Gokhale criticized this move, stating, “Earlier, on losing your job, you could withdraw your EPF balance after two months of unemployment. That minimum period has now shockingly been increased to one year. For withdrawing your own money, you now need to be unemployed for a full year. You can withdraw the pension component only after three years   and 25% of your balance remains locked for your entire career.”

Government’s Response: “Consultative and Balanced Decision”

Responding to the Opposition’s claims, the Union government released a fact sheet rejecting the allegations as “blatantly false and misleading.” The Centre clarified that the rule changes were approved after extensive consultation with stakeholders   including employees, employers, and state representatives   during a meeting of the Central Board of Trustees (CBT), which is chaired by the Labour Minister.
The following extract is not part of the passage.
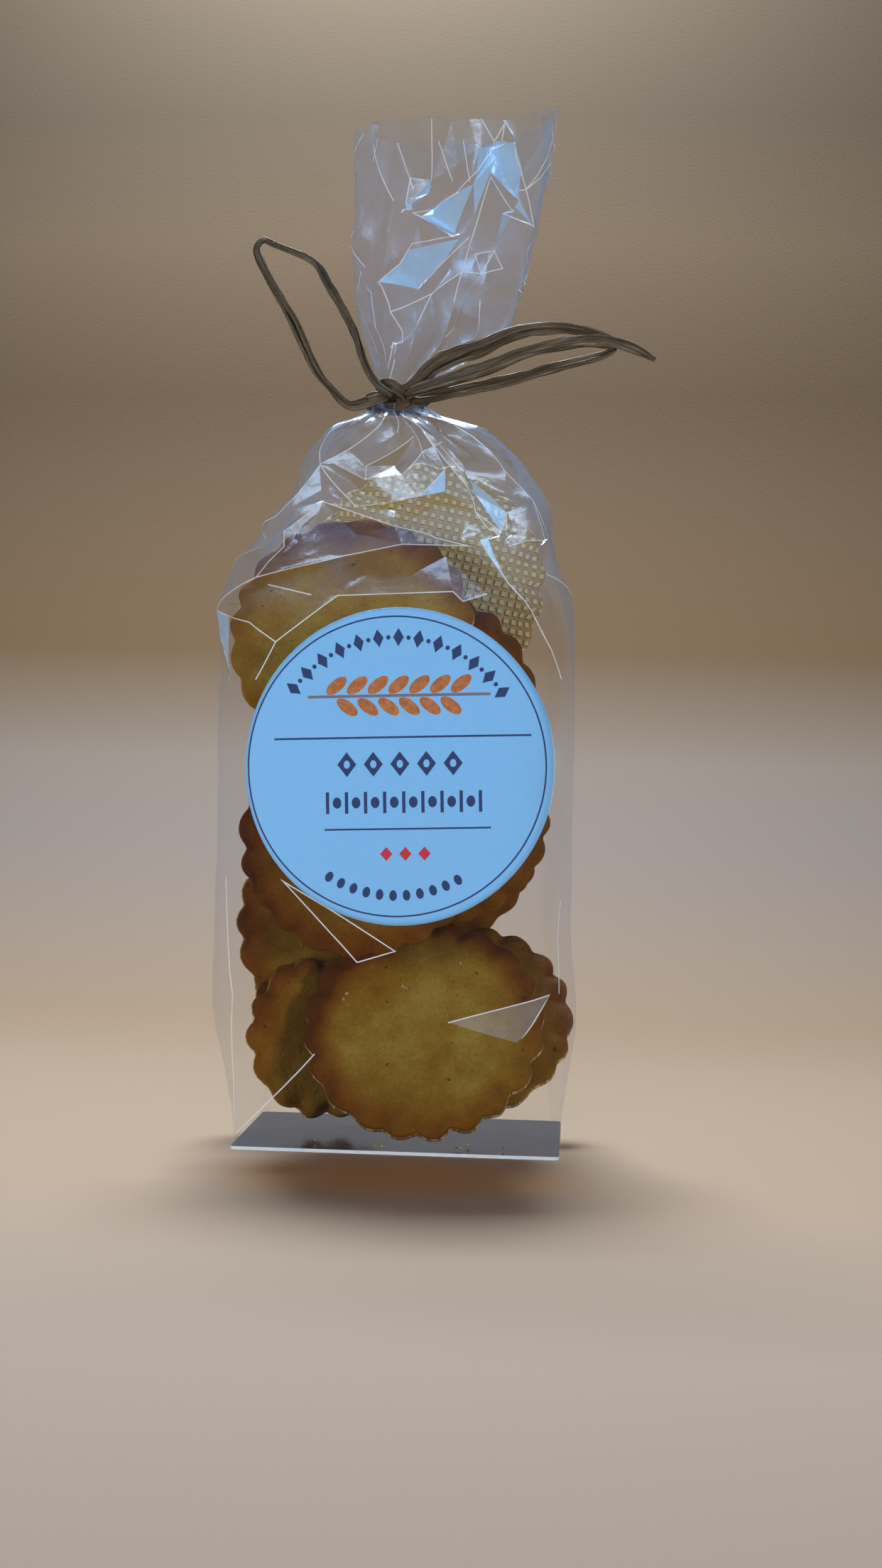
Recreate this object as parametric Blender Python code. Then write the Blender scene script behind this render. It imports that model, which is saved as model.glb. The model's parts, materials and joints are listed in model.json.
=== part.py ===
# A clear block-bottom bag of biscuits on its base card, tied with a raffia bow, with a round paper
# label on its front. The bag is one solid out to its film. Metres, +Z up, the front towards -Y,
# the origin under the middle of the base card.

import math
from collections import namedtuple

import bmesh
import bpy
from mathutils import Vector

# Driving sizes
BASE_WIDTH = 0.080
BASE_DEPTH = 0.050
CARD_THICKNESS = 0.0008
CARD_CORNER = 0.0012
CLEARANCE = 0.0003
BODY_HALF_WIDTH = 0.045
BODY_HALF_DEPTH = 0.0285
BODY_SHIFT = -0.003
BODY_SQUARENESS = 4.5
BACK_FULLNESS = 0.08
NECK_HEIGHT = 0.187
NECK_HALF_WIDTH = 0.0063
NECK_HALF_DEPTH = 0.0054
NECK_SHIFT = -0.0055
FLARE_TOP = 0.2565
FLAP_RISE = 0.0045
FLAP_START = 0.022
FLAP_END = 0.036
LABEL_RADIUS = 0.0382
LABEL_THICKNESS = 0.0003
LABEL_CENTRE = (-0.001, 0.094)
TIE_HEIGHT = 0.0036
TIE_THICKNESS = 0.0010
STRIP_THICKNESS = 0.0009

BAG_SPOKES = 48
LABEL_SPOKES = 48
LABEL_RINGS = 9
TIE_SPOKES = 32

Section = namedtuple("Section", "height shift half_width half_depth squareness pleat gusset")


def start_empty():
    """Remove whatever the scene holds."""
    for old in list(bpy.data.objects):
        bpy.data.objects.remove(old, do_unlink=True)


def make_material(name, colour, roughness, metallic=0.0, alpha=1.0):
    """A Principled material with the part's own colour."""
    material = bpy.data.materials.new(name)
    material.use_nodes = True
    shader = material.node_tree.nodes["Principled BSDF"]
    shader.inputs["Base Color"].default_value = (*colour, 1.0)
    shader.inputs["Roughness"].default_value = roughness
    shader.inputs["Metallic"].default_value = metallic
    shader.inputs["Alpha"].default_value = alpha
    return material


def finish_object(bm, name, material, sharp_angle=40.0):
    """Turn a closed bmesh into a smooth-shaded object."""
    bmesh.ops.recalc_face_normals(bm, faces=bm.faces)
    mesh = bpy.data.meshes.new(name)
    bm.to_mesh(mesh)
    bm.free()
    mesh.materials.append(material)
    mesh.shade_smooth()
    mesh.set_sharp_from_angle(angle=math.radians(sharp_angle))
    node = bpy.data.objects.new(name, mesh)
    bpy.context.scene.collection.objects.link(node)
    return node


def extrude_rings(bm, spokes, levels, place):
    """Extrude a ring of vertices level by level and cap both ends; place(spoke, level) is a point."""
    spoke_layer = bm.verts.layers.int.new("spoke")
    ring = bmesh.ops.create_circle(bm, segments=spokes, radius=1.0)["verts"]
    for number, vert in enumerate(ring):
        vert[spoke_layer] = number
    edges = list(bm.edges)
    first_edges = list(edges)
    for level in range(levels):
        if level:
            made = bmesh.ops.extrude_edge_only(bm, edges=edges)["geom"]
            ring = [item for item in made if isinstance(item, bmesh.types.BMVert)]
            new_verts = set(ring)
            edges = [item for item in made if isinstance(item, bmesh.types.BMEdge)
                     and new_verts.issuperset(item.verts)]
        for vert in ring:
            vert.co = place(vert[spoke_layer], level)
    for rim in (first_edges, edges):
        cap = bmesh.ops.contextual_create(bm, geom=rim)["faces"]
        bmesh.ops.poke(bm, faces=cap)


def squared_radius(angle, squareness):
    """Radius of a unit superellipse: 2 is a circle, larger is squarer."""
    total = abs(math.cos(angle)) ** squareness + abs(math.sin(angle)) ** squareness
    return total ** (-1.0 / squareness)


def smooth_step(value, low, high):
    """0 below low, 1 above high, and a smooth rise between them."""
    part = min(max((value - low) / (high - low), 0.0), 1.0)
    return part * part * (3.0 - 2.0 * part)


def bag_sections():
    """The bag from its bottom to its mouth; pleat and gusset are depths as a share of the radius."""
    foot = CARD_THICKNESS + CLEARANCE
    half_base = BASE_WIDTH / 2.0
    half_base_depth = BASE_DEPTH / 2.0
    return [
        Section(foot, 0.0, half_base, half_base_depth, 22.0, 0.0, 0.0),
        Section(0.006, -0.0002, half_base + 0.0006, half_base_depth + 0.0002, 14.0, 0.0, 0.0),
        Section(0.018, -0.0010, 0.0428, 0.0263, 8.0, 0.0, 0.0),
        Section(0.030, -0.0017, 0.0460, 0.0278, 5.5, 0.0, 0.0),
        Section(0.042, -0.0025, 0.0457, 0.0285, 4.8, 0.0, 0.0),
        Section(0.054, BODY_SHIFT, BODY_HALF_WIDTH, BODY_HALF_DEPTH, BODY_SQUARENESS, 0.0, 0.0),
        Section(0.078, BODY_SHIFT, BODY_HALF_WIDTH, BODY_HALF_DEPTH, BODY_SQUARENESS, 0.0, 0.0),
        Section(0.106, BODY_SHIFT, BODY_HALF_WIDTH, BODY_HALF_DEPTH, BODY_SQUARENESS, 0.0, 0.0),
        Section(0.1335, BODY_SHIFT, BODY_HALF_WIDTH, BODY_HALF_DEPTH, BODY_SQUARENESS, 0.0, 0.03),
        Section(0.146, -0.0030, 0.0410, 0.0250, 4.5, 0.01, 0.07),
        Section(0.160, 0.0002, 0.0346, 0.0200, 4.0, 0.02, 0.10),
        Section(0.1725, -0.0008, 0.0288, 0.0145, 3.4, 0.04, 0.10),
        Section(0.1806, -0.0024, 0.0208, 0.0094, 2.8, 0.06, 0.04),
        Section(NECK_HEIGHT - 0.0030, NECK_SHIFT, NECK_HALF_WIDTH, NECK_HALF_DEPTH, 2.0, 0.0, 0.0),
        Section(NECK_HEIGHT + 0.0030, NECK_SHIFT, NECK_HALF_WIDTH, NECK_HALF_DEPTH, 2.0, 0.0, 0.0),
        Section(0.195, -0.0025, 0.0100, 0.0062, 2.2, 0.08, 0.0),
        Section(0.204, 0.0040, 0.0202, 0.0072, 2.4, 0.10, 0.0),
        Section(0.214, 0.0044, 0.0232, 0.0084, 2.4, 0.11, 0.0),
        Section(0.230, 0.0064, 0.0248, 0.0096, 2.4, 0.11, 0.0),
        Section(0.245, 0.0083, 0.0260, 0.0102, 2.4, 0.11, 0.0),
        Section(FLARE_TOP, 0.0092, 0.0265, 0.0106, 2.4, 0.11, 0.0),
    ]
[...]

The government emphasized that the decision was made to strike a balance between providing flexibility for withdrawals and ensuring long-term financial security for workers. “The decision of the CBT enables a member to have a fine balance between liberal withdrawal options for various exigencies and personal needs by allowing the withdrawal of 75% of the funds without documentation, while leaving a decent corpus available at retirement,” the statement said.

Government Counters Unemployment Claims

The Centre also dismissed Opposition claims about rising unemployment, citing data that “over 1.29 crore workers were added to payrolls in 2024–25.” It further stated that the unemployment rate dropped to 3.2% in 2023–24, compared to 6% in 2017–18, refuting suggestions of an economic crisis.

The fact sheet clarified that “workers can withdraw 100% of their eligible balance (excluding the 25% minimum balance)” after 12 months of continuous unemployment. The government insisted that the changes were designed to protect long-term savings and prevent premature depletion of retirement funds.

The Debate Continues

While the government stands firm on its position, the Opposition shows no signs of backing down. Critics argue that the revised rules will make life harder for the unemployed and delay access to vital savings, while the government insists the policy promotes financial discipline and long-term security.

As the debate intensifies, the controversy underscores the broader tension between fiscal prudence and worker welfare   a balance the government claims to have achieved, but one the Opposition insists has come at the expense of India’s salaried class.